Once, these get going, it means that Nigerian crude can be processed locally for the domestic market. That should reduce the landing cost of petroleum products, not just at the ports but at the dispensing points across the country,” Okusaga added.

Okei-Odumakin maintained that government ought to be concerned with policies that support macroeconomic stability, inclusive growth, which would help tackle youth employment in the bid to alleviate inflation.

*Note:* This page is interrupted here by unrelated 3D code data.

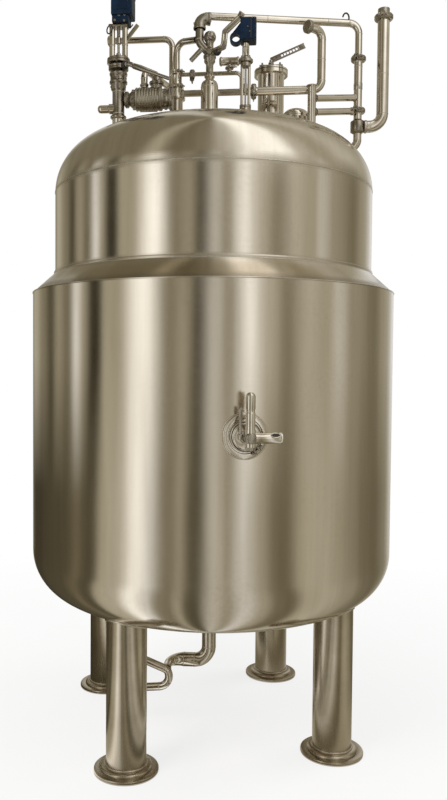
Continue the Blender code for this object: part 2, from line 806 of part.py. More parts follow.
def build_outlet():
    """The outlet drops from the inner head, turns in a reducing elbow and ends at the drain pipe."""
    inner_low = inner_bottom_profile()[-1][1]
    low = bottom_profile()[-1][1] - OUTLET_DROP
    joint = Vector((-OUTLET_RUN, -DRAIN_FRONT, low))
    corner = Vector((-OUTLET_RUN, 0.0, low))
    pipe(
        "outlet_pipe",
        [
            (0, 0, inner_low + 0.02),
            (0, 0, low),
            corner,
            short_of(joint, corner, MIDDLE_TUBE + GAP),
        ],
        OUTLET_RADIUS,
        OUTLET_BEND,
        POLISHED,
        end_radius=MIDDLE_TUBE,
    )
    top_end = joint + Vector((-DRAIN_TOP_REACH, 0.0, DRAIN_TOP_RISE))
    turn = joint + Vector((DRAIN_CORNER_REACH, 0.0, -DRAIN_CORNER_DROP))
    low_end = joint + Vector((-DRAIN_LOW_REACH, 0.0, -DRAIN_LOW_DROP))
    tube = pipe("drain_pipe", [top_end, joint, turn, low_end], MIDDLE_TUBE, DRAIN_BEND, POLISHED)
    rim = MIDDLE_TUBE + FERRULE_RIM
    half = FERRULE_THICKNESS
    profile = [(0.0, half), (rim, half), (rim, -half), (0.0, -half)]
    caps = [
        turned("drain_cap", profile, POLISHED, end, end - before)
        for end, before in ((top_end, joint), (low_end, turn))
    ]
    joined(tube, *caps)


def nozzle(name, x, y, radius, top, rim=FERRULE_RIM):
    """A neck that follows the roof at its foot and ends in a ferrule."""
    low = roof_height(x, y) - 0.030
    item = turned(
        name,
        [
            (0.0, top),
            (radius + rim, top),
            (radius + rim, top - FERRULE_THICKNESS * 0.5),
            (radius, top - FERRULE_THICKNESS),
            (radius, low),
            (0.0, low),
        ],
        POLISHED,
        (x, y, 0),
    )
    boolean(item, ROOF_CUTTER, "DIFFERENCE")
    return item


def stack(name, x, y, low, steps, sides=TURNED_SIDES):
    """A turned body from (radius, height) pairs above its own foot, listed from the foot up."""
    rising = [(0.0, low)] + [(radius, low + height) for radius, height in steps]
    rising.append((0.0, low + steps[-1][1]))
    return turned(name, list(reversed(rising)), POLISHED, (x, y, 0), sides=sides)


def post(name, x, y, low, high, radius, sides=SMALL_SIDES):
    profile = [(0.0, high), (radius, high), (radius, low), (0.0, low)]
    return turned(name, profile, POLISHED, (x, y, 0), sides=sides)


def build_left_column():
    nozzle("left_nozzle", LEFT_X, LEFT_Y, LARGE_TUBE, LEFT_NOZZLE_TOP_Z)
    low = LEFT_NOZZLE_TOP_Z + GAP
    height = LEFT_VALVE_TOP_Z - low
    rim = LARGE_TUBE + FERRULE_RIM
    body = stack(
        "left_valve",
        LEFT_X,
        LEFT_Y,
        low,
        [
            (rim, 0.0),
            (rim, 0.004),
            (LARGE_TUBE, 0.008),
            (LARGE_TUBE, height - 0.118),
            (LEFT_BODY_RADIUS, height - 0.112),
            (LEFT_BODY_RADIUS, height - 0.092),
            (LEFT_RING_RADIUS, height - 0.087),
            (LEFT_RING_RADIUS, height - 0.080),
            (LEFT_BODY_RADIUS, height - 0.075),
            (LEFT_BODY_RADIUS, height - 0.060),
            (LEFT_RING_RADIUS, height - 0.054),
            (LEFT_RING_RADIUS, height - 0.047),
            (LARGE_TUBE, height - 0.041),
            (LEFT_CUP_RADIUS, height - LEFT_CUP_DROP - 0.008),
            (LEFT_CUP_RADIUS, height - LEFT_CUP_DROP + 0.008),
            (LEFT_BODY_RADIUS, height - LEFT_CUP_DROP + 0.012),
            (LEFT_BODY_RADIUS, height - 0.010),
            (LEFT_PLATE_RADIUS, height - 0.010),
            (LEFT_PLATE_RADIUS, height),
        ],
    )
    base_z = LEFT_VALVE_TOP_Z + GAP
    base = post("left_yoke", LEFT_X, LEFT_Y, base_z, base_z + YOKE_PLATE, LEFT_PLATE_RADIUS)
    top_z = LEFT_YOKE_TOP_Z
    width = LEFT_POST_SPREAD + LEFT_POST_RADIUS + 0.006
    top = post("left_yoke_top", LEFT_X, LEFT_Y, top_z - YOKE_PLATE, top_z, width)
    overlap = YOKE_PLATE / 2
    posts = [
        post("left_post", LEFT_X + side * LEFT_POST_SPREAD, LEFT_Y, base_z + overlap, top_z - overlap, radius)
        for side, radius in ((-1, LEFT_POST_RADIUS), (1, LEFT_POST_RADIUS), (0, LEFT_STEM_RADIUS))
    ]
    joined(base, top, *posts)
    neck_low = LEFT_YOKE_TOP_Z + GAP
    neck_top = neck_low + LEFT_ACTUATOR_NECK_HEIGHT
    neck = box(
        "left_actuator",
        (LEFT_ACTUATOR_NECK, LEFT_ACTUATOR_NECK, LEFT_ACTUATOR_NECK_HEIGHT + 0.010),
        (LEFT_X + LEFT_ACTUATOR_NECK_SHIFT, LEFT_Y, neck_low + (LEFT_ACTUATOR_NECK_HEIGHT + 0.010) / 2),
        BLUE,
    )
    housing = box(
        "left_housing",
        (LEFT_ACTUATOR_WIDTH, LEFT_ACTUATOR_DEPTH, LEFT_ACTUATOR_HEIGHT),
        (LEFT_X + LEFT_ACTUATOR_SHIFT, LEFT_Y, neck_top + LEFT_ACTUATOR_HEIGHT / 2),
        BLUE,
        bevel=0.008,
    )
    joined(neck, housing)
    outward = Vector((1.0, -1.0, 0.0)).normalized()
    hub = Vector((LEFT_X, LEFT_Y, LEFT_VALVE_TOP_Z - LEFT_CUP_DROP))
    grip = hub + outward * (LEFT_CUP_RADIUS + GAP)
    elbow = grip + outward * (LEFT_CUP_RADIUS / 2)
    end = elbow + Vector((LEFT_HANDLE_REACH, -LEFT_HANDLE_SIDE, -LEFT_HANDLE_DROP))
    pipe("left_handle", [grip, elbow, end], LEFT_HANDLE_RADIUS, LEFT_CUP_RADIUS / 2, POLISHED)
    coupling = turned(
        "left_coupling",
        [
            (0.0, 0.084),
            (0.010, 0.082),
            (0.016, 0.074),
            (0.016, 0.036),
            (0.020, 0.034),
            (0.020, 0.0),
            (0.0, 0.0),
        ],
        POLISHED,
        (LEFT_X, LEFT_Y, low + 0.035),
        (-1, 0, 0),
        sides=SMALL_SIDES,
    )
    joined(body, coupling)


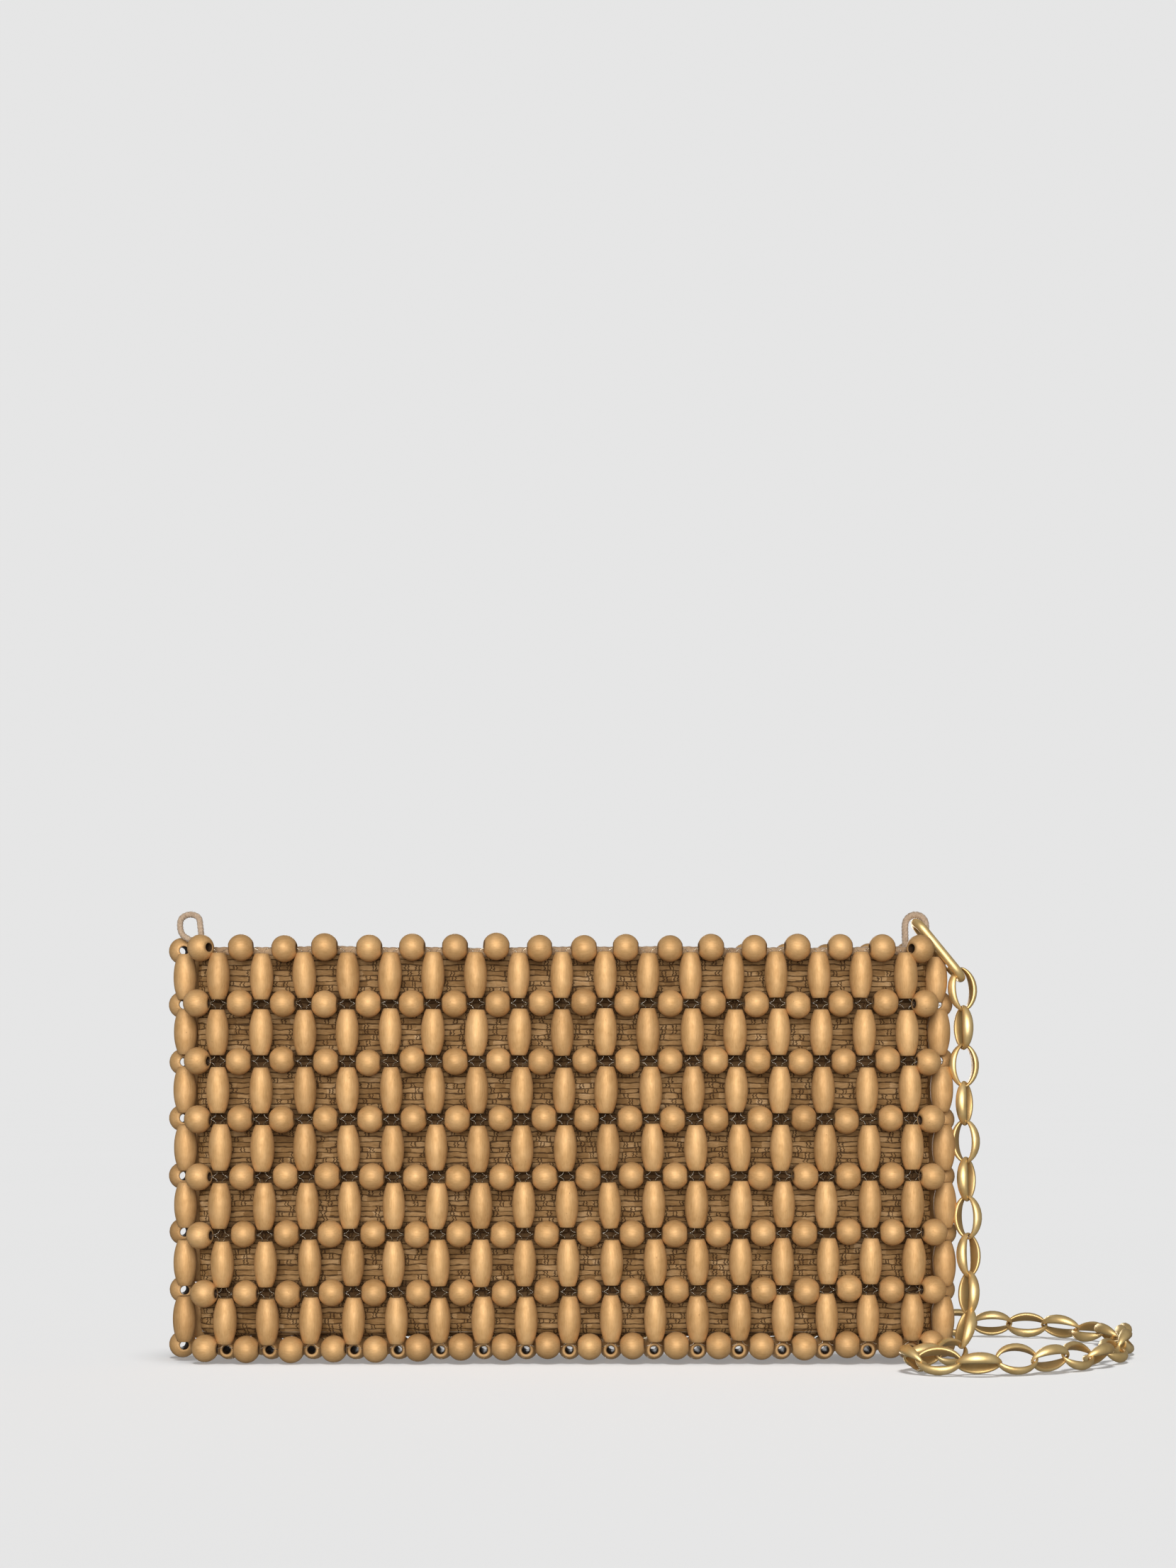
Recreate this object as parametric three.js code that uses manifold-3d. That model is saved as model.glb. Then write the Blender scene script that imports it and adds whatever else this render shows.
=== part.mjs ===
// Evening bag: a net of wooden beads over a woven pouch, with a detachable chain strap.
// Millimetres. X runs along the bag, the front faces -Y, +Z is up, and the bag stands on z = 0.
import * as THREE from 'three';
import { mergeVertices } from 'three/addons/utils/BufferGeometryUtils.js';
import Module from 'manifold-3d';

const wasm = await Module();
wasm.setup();

// ---- Driving dimensions: the bead net ----
const ROUND_D = 9.5;           // diameter of a round bead
const BARREL_D = 7.8;          // widest diameter of a barrel bead
const BARREL_L = 16.3;         // length of a barrel bead
const ROW_PITCH = 20.15;       // height from one row of round beads to the next
const ROUND_ROWS = 8;
const FRONT_HALF_X = 133.1;    // half length of the front face of the net
const BACK_HALF_X = 140.05;    // half length of the back face, which stands wider
const NET_Y = 11;              // distance of each face's bead centres from the middle
const SIDE_X = { left: -134.4, right: 133.6 };   // centre of the column of barrels at each end
const SIDE_Y = -1.4;
const SIDE_BASE_Z = 1;
const SIDE_TOP_DROP = { left: 1.8, right: 8.3 };  // from the top row's centre to each column's top
const GAP = 0.3;               // clearance between touching pieces

// ---- Driving dimensions: the pouch ----
const POUCH_HALF_X = 129.2;
const POUCH_BASE_Z = 8.4;
const POUCH_TOP_Z = 143.2;
const WOVEN_T = 1;             // thickness of the woven cloth
const LINING_T = 0.4;
const HEM_T = 2.4;             // thickness of the rolled hem, front to back
const HEM_TOP_Z = 147.2;
const SNAP_R = 7;
const SNAP_Z = 128;

// ---- Driving dimensions: loops, clasps and chain ----
const RIGHT_LOOP_R = 1.2;      // radius of the loops' cord
const LEFT_LOOP_R = 1;
const RIGHT_LOOP_X = 126.3;    // middle of the right loop
const RIGHT_LOOP_BEND = 3.7;   // radius of the arch at the top of the loop
const RIGHT_LOOP_SPRING_Z = 155.2;
const RIGHT_LOOP_LEG_Z = 151;
const CLASP_WIRE_R = 1.5;
const CLASP_SLANT = -39.3 * Math.PI / 180;       // lean of the clasp that hangs in the right loop
const RIGHT_CLASP = [134.4, 0, 146.2];           // centre of the hanging clasp
const LEFT_CLASP = [-91, 38, 1.8];               // centre of the clasp that lies on the ground
const CLASP_HALF_WIDTH = 4.4;  // from the clasp's long axis to the middle of its wire
const CLASP_STRAIGHT = 8.3;    // half length of the clasp's straight sides
const GATE_TOP = 3.5;          // the gate's free end, above the clasp's centre
const GATE_HINGE = -5;         // the gate's hinge pin, below the clasp's centre
const PIN_R = 0.45;
const PIN_BORE_R = 0.6;
const PIN_L = 2.6;
const TONGUE_HALF = 0.6;       // half thickness of the gate's tongue
const TONGUE_REACH = 0.95;     // from the pin to the tongue's rounded-off edges
const SLOT_HALF = 0.95;        // half width of the slot that the tongue turns in
const SLOT_BELOW = 1.6;
const EAR_REACH = 1.4;         // from the pin to the top of the body's ears
const CHAIN_R = 4.8;           // outer radius of the chain's envelope

const COLOURS = {
  bead: { color: '#c8965c', roughness: 0.42, metalness: 0.55 },
  raffia: { color: '#8f7350', roughness: 0.9, metalness: 0 },
  hem: { color: '#c9a488', roughness: 0.85, metalness: 0 },
  lining: { color: '#a98f6c', roughness: 0.8, metalness: 0 },
  brass: { color: '#b8974f', roughness: 0.3, metalness: 1 },
  steel: { color: '#9a9388', roughness: 0.35, metalness: 1 },
};

const bag = new THREE.Group();

// ---- Helpers ----
function addMesh(name, geometry, look, parent = bag) {
  const mesh = new THREE.Mesh(geometry, new THREE.MeshStandardMaterial(COLOURS[look]));
  mesh.name = name;
  parent.add(mesh);
  return mesh;
}

function toSolid(geometry) {
  const bare = geometry.clone();
  bare.deleteAttribute('normal');
  bare.deleteAttribute('uv');
  const merged = mergeVertices(bare, 1e-4);
  return new wasm.Manifold(new wasm.Mesh({
    numProp: 3,
    vertProperties: new Float32Array(merged.attributes.position.array),
    triVerts: new Uint32Array(merged.index.array),
  }));
}

function toGeometry(solid) {
  const mesh = solid.getMesh();
  const geometry = new THREE.BufferGeometry();
  geometry.setAttribute('position', new THREE.BufferAttribute(mesh.vertProperties, 3));
  geometry.setIndex(new THREE.BufferAttribute(mesh.triVerts, 1));
  return geometry;
}

function boxFromTo(low, high) {
  const size = high.map((value, i) => value - low[i]);
  const geometry = new THREE.BoxGeometry(...size);
  geometry.translate(...high.map((value, i) => (value + low[i]) / 2));
  return geometry;
}

// A flat outline of points, extruded by `depth` along its own Z.
function prism(points, depth) {
  const shape = new THREE.Shape(points.map(([x, y]) => new THREE.Vector2(x, y)));
  return new THREE.ExtrudeGeometry(shape, { depth, bevelEnabled: false });
}

// An outline in (y, z) extruded along X from x0 to x1.
function prismAlongX(points, x0, x1) {
  const geometry = prism(points, x1 - x0);
  geometry.applyMatrix4(new THREE.Matrix4().makeBasis(
    new THREE.Vector3(0, 1, 0), new THREE.Vector3(0, 0, 1), new THREE.Vector3(1, 0, 0)));
  geometry.translate(x0, 0, 0);
  return geometry;
}

function octagon(apothem, centreY = 0, centreZ = 0) {
  const radius = apothem / Math.cos(Math.PI / 8);
  const corners = Array.from({ length: 8 }, (_, i) => (i + 0.5) * Math.PI / 4);
  return corners.map((a) => [centreY + radius * Math.cos(a), centreZ + radius * Math.sin(a)]);
}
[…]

“providing the enabling environment and supporting the private sector would boost the domestic economy, as against increasing taxes and/or pump prices of petroleum products, which would further fuel hardship and inflation

She said, “While government seeks workable measures towards protecting the economy, under this kind of circumstances, it is also essential that it initiates policies that are focused towards economic recovery for the overall interest of the larger population of her people. These policies must be such that support macroeconomic stability, inclusive growth, youth employment and others that can mitigate against further inflation.”

Recall that a committee of the Nigeria Governors’ Forum, which also had the Governor of the CBN, Godwin Emefiele, as member, had recommended that pump prices of petroleum products be reviewed upwards earlier in the year.

The NNPC’s contribution to the FAAC also fell to an all-time low in April, when the NNPC made zero contribution to the FAAC.

Watchers opined that providing the enabling environment and supporting the private sector would boost the domestic economy, as against increasing taxes and/or pump prices of petroleum products, which would further fuel hardship and inflation, at the detriment of the domestic economy.